[quote]lixy wrote:
Thanks for putting out a well-thought post. It has the merit of making clear what I suspected. i.e: that you don’t differentiate between the two.
[/quote]
You misread my post then. As I said, there are continued talks with some “resistance” groups. There are some groups that may be approached differently.
My point was that most of these “reistance” groups are the biggest killers of Iraqis. And, that the remaining “resistance” groups are thwarting the will of an ELECTED Iraqi government. Therefore, prolonging the chaos and death Iraq will experience while that ELECTED Iraqi government tries to secure the streets of Iraq from sectarian death squads and Islamic extremists.
[/quote]
[quote]
"Yes, a lot of trouble-makers…[/quote]
Trouble-makers egg houses and pick fights at the local bar. That kind of stuff. Terrorists deliberately bomb markets and use children as suicide bombs. [quote]…have hijacked the “liberation” cause to push their own agenda, but a legitimate resistance cannot be dismissed.[/quote]
First, there is nothing liberating about these resistance groups, or they would have joined Iraq’s security forces to protect the ELECTED government and it’s citizens from the death squads and market bombers. Instead, they made the ability to secure Iraq much harder, and the common citizen now pays in blood due to this.
Second, there are no legitimate resistance groups in Iraq. Remember the elections? They are resisting the will of an elected government. A government elected by a HUGE turnout of Iraqi’s. There is a political outlet in Iraq for change.
[quote]
Being realistic, do you expect people who lost their homes, families and friends due to US bombing, saw the Abu-Ghraib abuses and watched how the saw-called elected government is actively coerced by Washington into passing laws that legitimize the pillaging of their resources to sit quietly or applaude what’s happening? That’s a naive perspective.[/quote]

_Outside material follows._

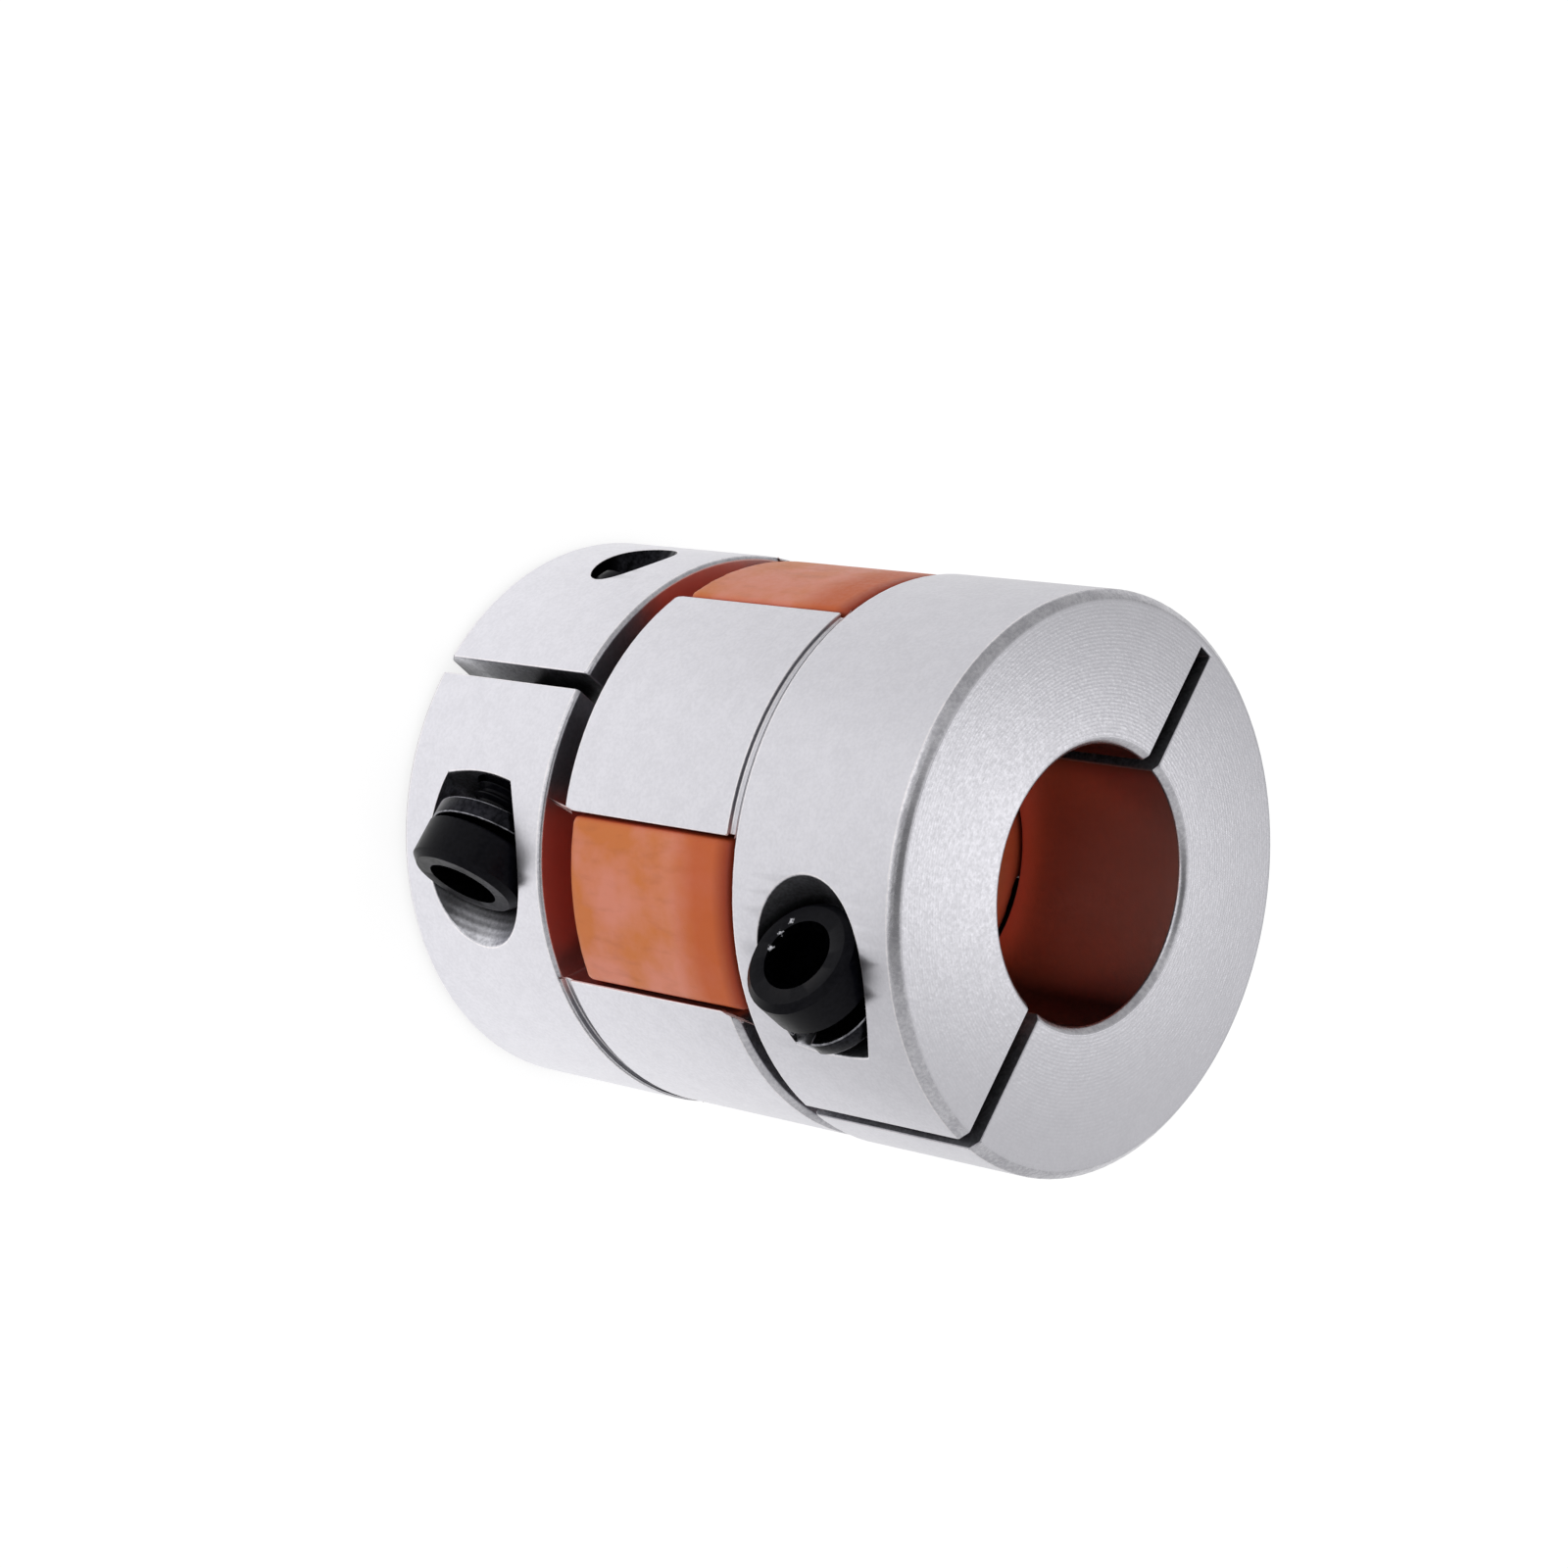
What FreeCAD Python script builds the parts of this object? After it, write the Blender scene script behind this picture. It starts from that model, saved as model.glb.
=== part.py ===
# Jaw coupling for two 12 mm shafts: two slit clamp hubs, a four-legged cushion
# between their jaws, and a socket head screw with a lock washer in each hub.
import FreeCAD, Part
import math
import os

import Sketcher

V = FreeCAD.Vector
os.makedirs("parts", exist_ok=True)
doc = FreeCAD.newDocument("JawCoupling")


# Driving sizes, in millimetres and degrees

SIZES = [
    ("coupling_length", 30.0, "from one hub's outer face to the other's"),
    ("hub_diameter", 25.0, "outside of the clamp rings"),
    ("ring_length", 9.2, "length of each clamp ring along the shaft"),
    ("bore_diameter", 12.0, "shaft bore"),
    ("rim_chamfer", 0.4, "chamfer round the outer face"),
    ("back_chamfer", 0.15, "broken edges on the jaw side of the ring"),
    ("bore_chamfer", 0.25, "lead-in of the bore"),
    ("jaw_undercut", 0.1, "by which the jaws' outside lies under the ring's"),
    ("jaw_relief", 0.6, "by which the jaws' inside stands back from the bore"),
    ("jaw_outer_angle", 53.5, "angle that a jaw fills at its outside"),
    ("jaw_inner_angle", 47.5, "angle that a jaw fills at its inside"),
    ("flank_radius", 12.0, "hollow of the jaw flanks"),
    ("jaw_tip_gap", 1.05, "from a jaw's tip to the other ring"),
    ("jaw_tip_chamfer", 0.23, "chamfer round the jaw tips"),
    ("jaw_corner_round", 0.6, "rounding where tip and flank meet"),
    ("groove_width", 0.5, "turned groove at the foot of the jaws"),
    ("groove_depth", 0.2, "depth of that groove"),
    ("slit_width", 0.8, "saw slit across the ring"),
    ("slit_web", 0.7, "wall left at the blind end of the slit"),
    ("screw_depth", 3.07, "from the hub's outside in to the screw's axis"),
    ("screw_setback", 4.85, "from the outer face to the screw's axis"),
    ("pocket_diameter", 5.8, "counterbore for the screw head"),
    ("seat_height", 4.85, "from the slit's middle to the rim of the seat"),
    ("seat_dish", 16.0, "slope of the drilled seat"),
    ("clearance_diameter", 3.2, "screw hole from the seat to the slit"),
    ("tapped_diameter", 3.0, "screw hole beyond the slit"),
    ("thread_clearance", 0.05, "all round between screw and tapped hole"),
    ("screw_length", 14.0, "under the head"),
    ("screw_tip_chamfer", 0.4, "at the end of the thread"),
    ("head_diameter", 5.2, "screw head"),
    ("head_height", 2.0, "screw head"),
    ("head_chamfer", 0.3, "chamfer round the top of the head"),
    ("socket_width", 2.5, "hexagon socket across its flats"),
    ("socket_depth", 1.1, "hexagon socket"),
    ("head_stand_off", 2.3, "from the rim of the seat to the underside of the head"),
    ("washer_clearance", 0.1, "all round between screw and lock washer"),
    ("washer_width", 1.0, "radial width of the lock washer's wire"),
    ("washer_thickness", 0.8, "thickness of the lock washer's wire"),
    ("washer_pitch", 1.06, "rise of the relaxed lock washer in a full turn"),
    ("washer_turn", 340.0, "angle from one end of its wire to the other"),
    ("cushion_seat_clearance", 0.05, "from the cushion to the upper ring"),
    ("cushion_play", 1.55, "from the cushion to the lower ring"),
    ("core_clearance", 0.4, "all round from the cushion's core to the jaws"),
    ("core_wall", 1.95, "wall of the core that joins the legs"),
    ("leg_clearance", 0.05, "from a leg to the jaw beside it, and below the jaw's outside"),
    ("leg_round", 0.45, "rounding of the legs' upright edges"),
    ("leg_chamfer", 0.25, "edge break round the ends of the legs"),
]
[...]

Nope, but I also realize that many Iraqi’s know what would happen with an immediate withdraw of US troops…slaughter on a much grander scale, fall of elected governance, rise of warlords and their death squads…yeah, basically total chaos. Pretty much what we saw in our withdraw from Vietnam…slaughter, slaughter, slaughter.
Now, are you so naive as to believe the common Iraqi, one who wants no part in these resistance groups, doesn’t resent his life possibly ending in a market bombing? That he could be executed by a death squad and dumped in a ditch because he accepted food, clothing, or medical/school equipment from US troops? Or, because he helped the US build schools, hospitals, power plants?
And, that your “legitimate resistance groups” are thwarting his elected officials efforts in securing himself, family, and friends from the above mentioned dangers?
You know what the common man in Iraq is seeing now? He’s seeing that fellow Iraqis, and their foreign patrons (Iran, for example), are by far the greatest killers of Iraqi men, women, and children. Have you read the news lately? Iraqis are killing far more fellow Iraqis than the US is. By a large margin.
[quote]
Sloth:
By the way, is it technically an occupation when an ELECTED governance has asked for and approved of foreign troops, and continues to do so? Simply put, aren’t these ‘resistance fighters’ combating the will of it’s elected government?
Lixy:
Yet, most polls show the majority of Iraqis opposed to US presence on their soil. But then again, the majority of Americans oppose the war, combatting the will of it’s elected government…[/quote]
Of course they are. Why wouldn’t Iraqis want to be able to secure their own country. Unfortunately, your resistance groups are making that extremely difficult for the elected Iraqi government to do. However, the majority of polls I’ve seen on the subject did not favor immediate US/Ally withdraw either.
And, huh? How is the Iraq war combating the will of America’s elected government?
You do realize the elected US government authorized the Iraqi war? Your comparison would have been valid if, let’s say, some citizen group went to war against the approval of the elected US government.
By the way, you didn’t answer the question. Is it an occupation when the elected body has approved of, and asked for, the continued help of US/Ally troops to secure Iraq? Is it legitimate resistance when using violence and death to thwart the will of an elected government? When, there are future elections coming up to attempt to make a peaceful change?
Before you answer that just remember, there will be more elections. We are not discussing a situation in which anti-occupation factions have no political outlet. They can, and do, form peaceful anti-occupation parties to support nominees.
Finally, I’d ask you the following. What kind of Iraq will most likely exist if your ‘legitimate’ fighters succeed? A free and democratic Iraq? Do you really think the ELECTED government can secure Iraq on it’s own? Do you honestly think these ‘resistance’ groups give a damn about a ‘FREE’ and ‘DEMOCRATIC’ Iraqi governance for all it’s people?
Or, do you predict a chaotic and sectarian/tribal warlordism? One with completely unopposed sectarian death squads ruling regions of Iraq, under the command of clerical warlords.
Of course, one of these sectarian Warlords might be able to kill enough people to force his version of Islamic totalitariansim upon the whole of the nation, thus ending sectarian conflict. Which future do you honestly feel Iraq will have with a hasty US withdraw?